Itoigawa’s Kotaki District can be given as a leading example of Geopark-led regional development. While the Kotaki District features exceptionally important geological heritage sites including the Kotakigawa Jade Gorge and Takanami-no-Ike Pond, it is also a very aged community with most residents over retirement age. To participate in Geopark Activities, the community has put on Geopark Lectures and the Kotaki Total GeoTour with the support of students from Niigata University. They have also engaged in cultural exchange programs with Geoparks in Taiwan. These experiences have helped to breathe new life and energy into the community. Through these ventures, the regional resources have increased in value and the Kotaki District has become more appealing to visitors. Their example has sent waves through other communities in Itoigawa, changing their attitudes toward regional development.

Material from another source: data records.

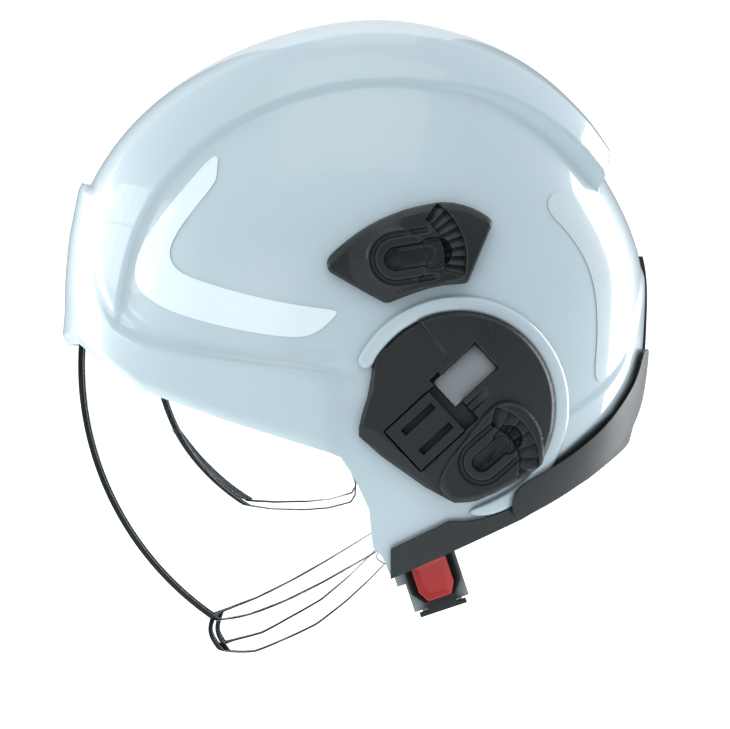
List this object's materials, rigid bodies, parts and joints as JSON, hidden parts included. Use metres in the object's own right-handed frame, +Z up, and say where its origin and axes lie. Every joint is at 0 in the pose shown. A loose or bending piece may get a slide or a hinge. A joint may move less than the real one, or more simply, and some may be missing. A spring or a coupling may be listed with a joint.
{
  "type": "rescue helmet",
  "caption": "Jet style rescue helmet with a raised central crest, ear coverage, lifting clear face shield, inner eye protector, side accessory adapters and a chin strap.",
  "frame": {"origin": "on the face shield's pivot axis, midway between the two pivots", "axes": "+Z up as worn, -Y towards the wearer's front, +X towards the wearer's left"},
  "size_m": [0.2354, 0.2938, 0.3125],
  "materials": {
    "shell_gloss": "gloss",
    "liner_foam": "matte",
    "rim_rubber": "satin",
    "adapter_black": "satin",
    "window_grey": "satin",
    "screw_steel": "satin",
    "reflector": "satin",
    "shield_clear": "gloss",
    "protector_clear": "gloss",
    "nose_rubber": "matte",
    "pivot_black": "satin",
    "harness_black": "matte",
    "webbing": "matte",
    "padding": "matte",
    "buckle_black": "satin",
    "button_red": "gloss",
    "backing_grey": "satin",
    "spring_steel": "satin"
  },
  "bodies": {
    "helmet": {"outer_shell": "shell_gloss", "impact_liner": "liner_foam", "edge_trim": "rim_rubber", "nape_fin": "rim_rubber", "nape_bumper": "rim_rubber", "adapter_base_left": "adapter_black", "adapter_base_right": "adapter_black", "adapter_window_left": "window_grey", "adapter_window_right": "window_grey", "adapter_screws": "screw_steel", "lower_socket_left": "adapter_black", "lower_socket_right": "adapter_black", "lamp_bracket_left": "adapter_black", "lamp_bracket_right": "adapter_black", "lamp_bracket_screws": "screw_steel", "front_reflector_left": "reflector", "front_reflector_right": "reflector", "rear_reflector_left": "reflector", "rear_reflector_right": "reflector", "shield_pivot_pins": "pivot_black", "protector_pivot_pins": "pivot_black", "headband": "harness_black", "headband_sleeve_left": "harness_black", "headband_sleeve_right": "harness_black", "headband_hangers": "harness_black", "brow_pad": "padding", "crown_strap_long": "webbing", "crown_strap_cross": "webbing", "crown_pad": "padding", "front_strap_left": "webbing", "front_strap_right": "webbing", "rear_strap_left": "webbing", "rear_strap_right": "webbing", "strap_divider_left": "harness_black", "strap_divider_right": "harness_black", "strap_anchors": "harness_black", "buckle_housing": "buckle_black", "buckle_spring": "spring_steel", "buckle_backing": "backing_grey", "chin_strap_anchor": "buckle_black"},
    "face_shield": {"face_shield": "shield_clear", "shield_lip": "shield_clear", "shield_hub_left": "pivot_black", "shield_hub_right": "pivot_black"},
    "eye_protector": {"eye_protector": "protector_clear", "nose_pad": "nose_rubber", "protector_arm_left": "pivot_black", "protector_arm_right": "pivot_black", "protector_rivets": "screw_steel"},
    "slide_latch_left": {"slide_latch_left": "adapter_black"},
    "slide_latch_right": {"slide_latch_right": "adapter_black"},
    "rear_cradle": {"rear_cradle": "harness_black", "ratchet_housing": "harness_black", "nape_pad": "padding"},
    "ratchet_knob": {"ratchet_knob": "harness_black", "ratchet_pinion": "harness_black"},
    "buckle_button": {"buckle_button": "button_red"},
    "chin_strap": {"buckle_tongue": "buckle_black", "chin_strap": "webbing", "chin_pad": "padding"}
  },
  "joints": [
    {"name": "face_shield_lift", "type": "hinge", "parent": "helmet", "child": "face_shield", "pos_m": [0, 0, 0], "axis": [-1, 0, 0], "range_deg": [0, 45]},
    {"name": "eye_protector_lift", "type": "hinge", "parent": "helmet", "child": "eye_protector", "pos_m": [0, 0, 0], "axis": [-1, 0, 0], "range_deg": [0, 42]},
    {"name": "slide_latch_left_slide", "type": "slide", "parent": "helmet", "child": "slide_latch_left", "axis": [0, 0.7349, 0.6782], "range_m": [0, 0.008]},
    {"name": "slide_latch_right_slide", "type": "slide", "parent": "helmet", "child": "slide_latch_right", "axis": [0, 0.7349, 0.6782], "range_m": [0, 0.008]},
    {"name": "headband_adjust", "type": "slide", "parent": "helmet", "child": "rear_cradle", "axis": [0, -1, 0], "range_m": [0, 0.01]},
    {"name": "ratchet_turn", "type": "hinge", "parent": "rear_cradle", "child": "ratchet_knob", "pos_m": [0, 0.0902, -0.032], "axis": [0, 1, 0], "range_deg": [0, 120]},
    {"name": "buckle_button_press", "type": "slide", "parent": "helmet", "child": "buckle_button", "axis": [-1, 0, 0], "range_m": [0, 0.0025], "stiffness_N_per_m": 500, "springref_m": -0.001},
    {"name": "chin_strap_release", "type": "hinge", "parent": "helmet", "child": "chin_strap", "pos_m": [-0.0753, 0.02316, -0.10399], "axis": [0, 0.9489, 0.3156], "range_deg": [0, 60]}
  ],
  "couplings": [
    {"joint": "ratchet_turn", "follows": "headband_adjust", "rad_per_m": 209.44}
  ]
}
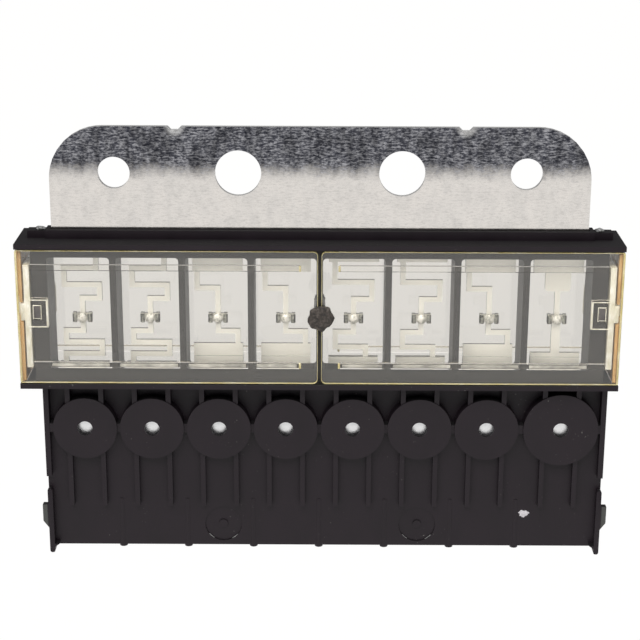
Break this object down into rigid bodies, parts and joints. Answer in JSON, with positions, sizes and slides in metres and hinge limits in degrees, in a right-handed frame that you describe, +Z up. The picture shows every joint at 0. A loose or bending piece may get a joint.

We have also worked to develop new generations of people who understand the importance of sustainable development and who will shape the future society in Itoigawa and Japan. In 2010 we helped implement the “0 to 18 Children’s Unified Education Policy” which includes Geopark Studies at every stage of development. The Geopark Certification Exam, held yearly since 2009, encourages continuing education and interest in Itoigawa and the Geopark Model. The fruits of their research are used to improve regional development efforts.

To develop and make use of Geotourism, we have implemented the following measures. To coincide with the opening of the Hokuriku Shinkansen High-speed Railway Line in 2018, we renovated the Fossa Magna Museum and built a new Visitor’s Center, the Itoigawa GeoStation GeoPal. We’ve also developed new bus tours of various geosites and a special tour which visits the Maikomidaira Karst Region. We’ve created the Itoigawa Geopark Tour Guide Society, which helps us regulate and better make use of our Geopark tour guides. In addition to their guide work, members also participate in regional development activities. Since becoming a UNESCO Global Geopark, Itoigawa has also seen an increase in foreign tourists. Since 2016, a special seafood-themed shuttle bus has been operated each winter for foreign visitors.

In 2010 we began the Geopark Master Lectures, aimed at local restaurant and hotel staff. Through this program, we have improved our relationship with local businesses and we have seen business use the Itoigawa Geopark brand more through the creation of Geopark-themed menus and other products. A local business association, the “Itoigawa Umaimonkai,” has developed new local foods including “Itoigawa Black Yakisoba” (2010), the “Itoigawa Geopark Rice Bowls” (2013), and a special menu promoting megisu deep-sea smelt, a local specialty (2017). The local Kaiyo High School has used their school’s career training program to develop and market new products using local seafood as a way of contributing to the regional economy.

In December 2016, strong winds fed a fire north of Itoigawa Station which soon spread out of control, consuming a large area. Through the efforts of the Itoigawa Geopark, we were able to explain to prefectural and national officials the unique topography and climate conditions in Itoigawa that led to this fire growing as quickly as it did. As a result, it was classified as a natural disaster and made eligible for special recovery funds. Itoigawa’s Hayakawa District is home to Mt. Yakeyama, an active volcano. Through Geopark Studies, we work with the city, Meteorological Agency, and local residents to promote disaster readiness and risk reduction.

In the United Nations, Sustainable Development Goals (Sustainable Development Goals: SDGs) towards 2030 was formulated.The Itoigawa Geopark would like to continue using the Geopark Network and to work with local people in a bottom-up approach through Geopark Activities in order to promote regional sustainability.